Rage is easily an 18 hour plus title through the single player campaign stretching out to 20 and more with the many side missions, races and tasks. Interestingly the game is spread out over 3 disks and while the game does suggest you load it onto your hard drive, the load screens only come up as you enter major areas. While the load screens can take some time to establish I was only put out a couple of times, otherwise they offered minor breaks from the onscreen mayhem.
As of this review I have not had the opportunity to really enjoy the multiplayer, that will come next week with the official release. However I will say this, the multiplayer offering seems to cover all of the bases, split-screen and network multiplayer, races and co-op based multiplayer, vehicle customization, leaderboards, private and open matches. It looks like there may be a whole other title, in terms of game play time, just in the multiplayer.

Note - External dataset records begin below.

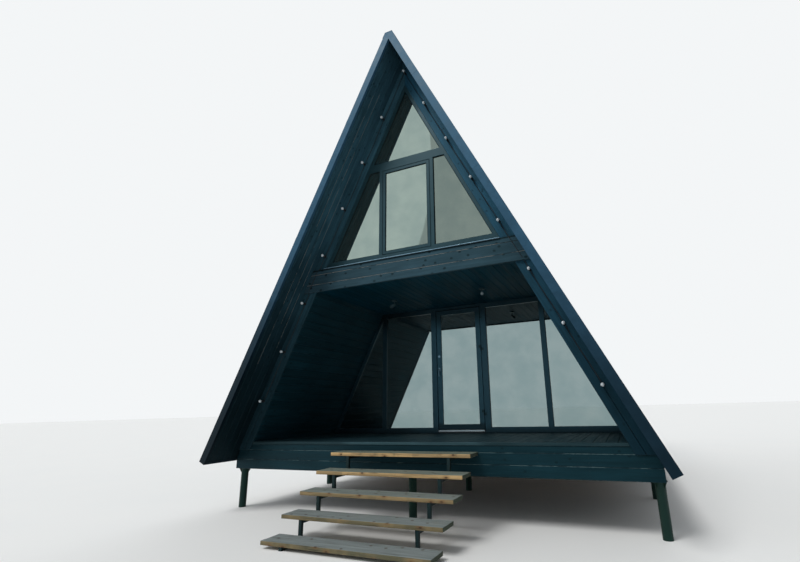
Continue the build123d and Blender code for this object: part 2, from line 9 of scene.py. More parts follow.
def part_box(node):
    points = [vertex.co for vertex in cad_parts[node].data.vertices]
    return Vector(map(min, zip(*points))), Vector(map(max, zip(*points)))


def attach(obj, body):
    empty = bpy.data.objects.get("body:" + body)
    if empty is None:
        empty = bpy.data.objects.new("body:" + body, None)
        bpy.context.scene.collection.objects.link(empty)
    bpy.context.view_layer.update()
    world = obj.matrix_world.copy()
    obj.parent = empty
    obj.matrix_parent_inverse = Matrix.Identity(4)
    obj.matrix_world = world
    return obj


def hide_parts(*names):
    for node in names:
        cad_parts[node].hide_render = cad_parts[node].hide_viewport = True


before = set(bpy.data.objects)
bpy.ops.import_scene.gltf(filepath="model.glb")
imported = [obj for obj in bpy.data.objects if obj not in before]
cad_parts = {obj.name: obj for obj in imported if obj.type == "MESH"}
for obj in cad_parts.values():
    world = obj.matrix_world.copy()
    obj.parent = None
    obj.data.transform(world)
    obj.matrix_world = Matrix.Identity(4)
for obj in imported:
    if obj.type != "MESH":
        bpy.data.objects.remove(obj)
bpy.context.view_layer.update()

# Directions: from front to back, from left to right, and up
LENGTH, WIDTH, HEIGHT = (0, 1, 0), (1, 0, 0), (0, 0, 1)

# Sizes in metres, the same as the solids
PITCH = math.radians(64.4)
HALF_WIDTH = 3.0
FRONT = -3.0525
DECK_LINE = 0.9505
DECK_TOP = DECK_LINE + 0.038
APEX = DECK_LINE + HALF_WIDTH * math.tan(PITCH)
CASING = 0.2
CEILING = DECK_LINE + 2.37
BEAM_BOTTOM = CEILING - 0.022
BEAM_TOP = BEAM_BOTTOM + 0.366
BEAM_PROUD = 0.04
WINDOW_EDGE = 0.055
WINDOW_BOTTOM = BEAM_TOP + 0.106
WINDOW_FRONT = FRONT + 0.01
TOP_HALF = 0.6
WINDOW_TIP = APEX - (CASING + WINDOW_EDGE) / math.cos(PITCH)
TRANSOM_TOP = WINDOW_TIP - TOP_HALF * math.tan(PITCH)
TRANSOM_BOTTOM = TRANSOM_TOP - 0.14
SASH_HALF = 0.42
SASH_BOTTOM = WINDOW_BOTTOM - 0.023
SASH_TOP = TRANSOM_BOTTOM - 0.013
MULLION = 0.06
VERGE_TOP = 0.108
VERGE_LOWEST = -0.004
OVERHANG = 0.56
BODY_LENGTH = 7.0
EAVE_DROP = 0.25
SLOPE_LENGTH = (HALF_WIDTH * math.tan(PITCH) + EAVE_DROP) / math.sin(PITCH)

# Details that the solids leave out
NAIL_RADIUS, NAIL_HEIGHT, NAIL_PITCH = 0.0045, 0.0008, 0.6
TONGUE_HALF, TONGUE_FRONT, TONGUE_BACK = 0.0018, 0.0016, 0.0024
LAP_LENGTH, LAP_PROUD, LAP_PITCH = 0.06, 0.0015, 2.05

# How near to each other two corners become one, and a distance past the whole cabin
MERGED = 1e-5
FAR = 10.0

# Unit vectors down each slope and square out of it: 1 is the right slope, -1 the left
DOWN = {side: Vector((side * math.cos(PITCH), 0, -math.sin(PITCH))) for side in (1, -1)}
OUT = {side: Vector((side * math.sin(PITCH), 0, math.cos(PITCH))) for side in (1, -1)}


def slope_point(side, down, offset, y):
    """A point on a slope: distance down it from the apex, and square offset outwards."""
    return Vector((0, y, APEX)) + DOWN[side] * down + OUT[side] * offset


def slope_x(z, offset):
    """How far from the middle a slope, or a line at a square offset from it, is at a height."""
    return (APEX - z) / math.tan(PITCH) + offset / math.sin(PITCH)


def steps_between(start, end, pitch):
    """Even places between two ends, both kept."""
    count = max(1, round((end - start) / pitch))
    return [start + (end - start) * k / count for k in range(count + 1)]


# Materials


class Tree:
    """A node tree; each input may be given a number, a colour or another node's output."""

    def __init__(self, tree):
        self.tree = tree
        tree.nodes.clear()

    def add(self, kind, inputs=None, **settings):
        node = self.tree.nodes.new(kind)
        for key, value in settings.items():
            setattr(node, key, value)
        for key, value in (inputs or {}).items():
            self.put(node.inputs[key.replace("_", " ") if isinstance(key, str) else key], value)
        return node

    def put(self, socket, value):
        if isinstance(value, bpy.types.NodeSocket):
            self.tree.links.new(value, socket)
        elif isinstance(value, tuple) and len(value) == 3 and socket.type == "RGBA":
            socket.default_value = (*value, 1)
        else:
            socket.default_value = value

    def math(self, operation, a, b=0.0):
        return self.add("ShaderNodeMath", {0: a, 1: b}, operation=operation).outputs[0]

    def times(self, a, b):
        return self.math("MULTIPLY", a, b)

    def plus(self, a, b):
        return self.math("ADD", a, b)

    def dot(self, a, b):
        return self.add("ShaderNodeVectorMath", {0: a, 1: b}, operation="DOT_PRODUCT").outputs["Value"]

    def join(self, x, y, z=0.0):
        return self.add("ShaderNodeCombineXYZ", {0: x, 1: y, 2: z}).outputs[0]

    def span(self, value, low, high, to_low=0.0, to_high=1.0, smooth=True):
        """A value from low to high turned into one from to_low to to_high, and held beyond them."""
        inputs = {0: value, 1: low, 2: high, 3: to_low, 4: to_high}
        kind = "SMOOTHSTEP" if smooth else "LINEAR"
        return self.add("ShaderNodeMapRange", inputs, interpolation_type=kind).outputs[0]

    def noise(self, vector, scale, detail=4.0, roughness=0.55, distortion=0.0):
        inputs = {"Vector": vector, "Scale": scale, "Detail": detail}
        inputs.update({"Roughness": roughness, "Distortion": distortion})
        return self.add("ShaderNodeTexNoise", inputs).outputs[0]

    def mix(self, share, a, b, kind="MIX"):
        node = self.add("ShaderNodeMix", {0: share, 6: a, 7: b}, data_type="RGBA", blend_type=kind)
        return node.outputs[2]

    def shade(self, colour, value):
        """A colour made darker or lighter by a number."""
        return self.mix(1.0, colour, self.join(value, value, value), "MULTIPLY")


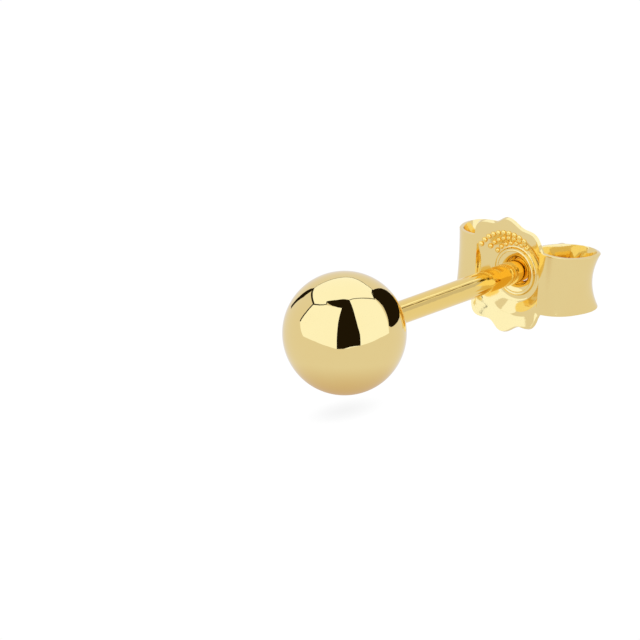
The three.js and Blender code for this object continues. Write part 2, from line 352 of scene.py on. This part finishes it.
@dataclass
class Clutch:
    """The butterfly clutch: one pressed sheet with two scrolls, its collar and its raised grains."""

    lying: Lying
    post_radius: float = 0.38
    sheet: float = 0.13
    collar_front: float = 8.95
    disc_radius: float = 1.83
    scallops: int = 10
    scallop_depth: float = 0.18
    scallop_width: float = 0.5
    seat_radius: float = 0.94
    seat_bend: float = 0.06
    dish_depth: float = 0.6
    brim_radius: float = 1.3
    brim_ease: float = 0.75
    brim_bend: float = 0.15
    lip_width: float = 0.2
    lip_bend: float = 0.08
    lip_depth: float = 0.015
    hole_clearance: float = 0.085
    back_clearance: float = 0.012
    collar_radius: float = 0.79
    collar_height: float = 0.17
    bead_width: float = 0.12
    groove_depth: float = 0.2
    collar_back: float = 0.14
    collar_fillet: float = 0.05
    collar_lip: float = 1 / 3
    bead_start: float = 150.0
    bead_steps: int = 14
    fillet_steps: int = 5
    scroll_radius: float = 1.03
    scroll_height: float = 2.08
    scroll_end_height: float = 1.5
    front_flare: float = 0.03
    scroll_flare: float = 0.22
    back_flare: float = 0.1
    flare_start: float = 0.24
    flare_full: float = 0.46
    flare_eased: float = 0.75
    scroll_step: float = 0.51
    step_radius: float = 1.24
    step_width: float = 0.05
    step_fade: float = math.radians(8)
    scroll_end: float = 185.0
    grip_clearance: float = 0.05
    grain_radius: float = 0.1
    grain_rise: float = 0.08
    grain_gap: float = 0.02
    grain_rows: int = 3
    grain_spread: float = 84.0
    grain_middle: float = 106.0
    grain_start: float = 0.75
    grain_segments: int = 20
    grain_rings: int = 12
    edge_round: float = 0.04
    edge_band: float = 0.07
    edge_steps: int = 3
    edge_angle: float = math.radians(50)
    crease: float = math.radians(40)
    net_steps: int = 240
    net_rings: int = 30
    curl_steps: int = 84
    collar_steps: int = 96
    sheet_finish: Gold = Gold(
        "clutch_sheet_gold", sheen=Sheen.POLISHED, mark=0.012, mark_stretch=1.0
    )
    collar_finish: Gold = Gold("clutch_collar_gold", sheen=Sheen.POLISHED)
    grain_finish: Gold = Gold("clutch_grain_gold", colour=(0.98, 0.72, 0.20), sheen=Sheen.PRESSED)
    neck_edge: dict[int, list[int]] = field(default_factory=dict)

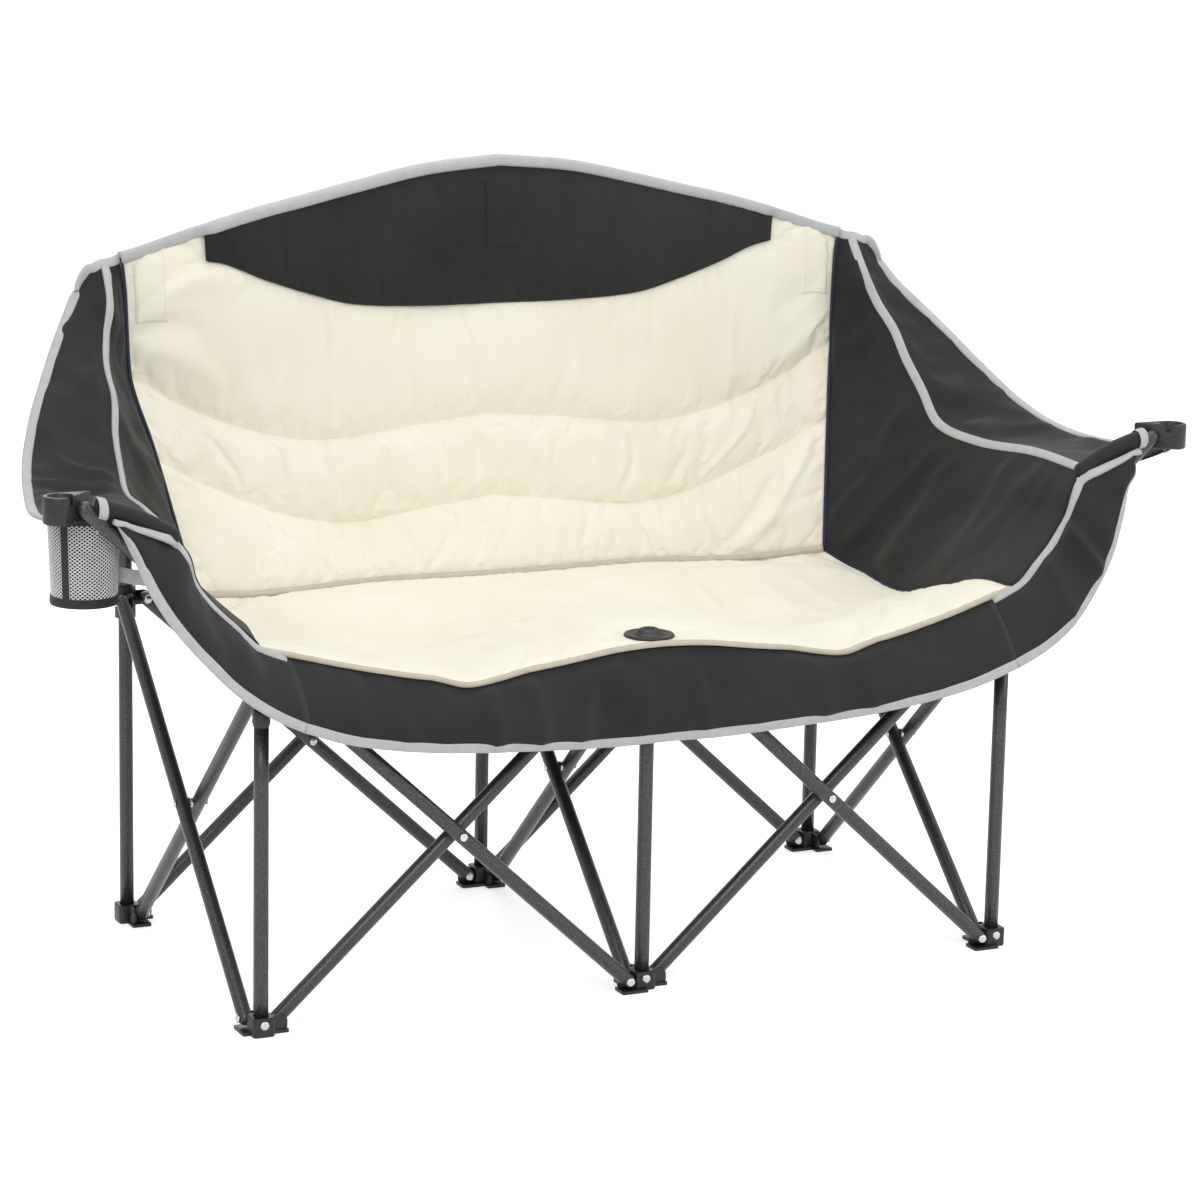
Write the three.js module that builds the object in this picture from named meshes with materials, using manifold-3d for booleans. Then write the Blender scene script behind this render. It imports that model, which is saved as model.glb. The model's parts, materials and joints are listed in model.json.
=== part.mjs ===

In the end, Rage plays similar to what may be a cross between Red Dead Redemption, Red Faction and a (not red) racing title, but it does so in traditional Id Software style: unique gameplay, tonnes of re-playability, over the top weapons, vehicles and destruction all wrapped up with a story second to none (believe me, there are some twists but the advancement of the story becomes just as intriguing as the gameplay itself).
So that Italian plumber may be a legend unto himself and there may be a raider of tombs that one day acknowledges its foundation but when it comes to the heart and soul of First Person Shooters, it is my opinion that Id Software laid the ground work, established the rules and is continuing to advance the outstanding quality of entertainment for us gamers.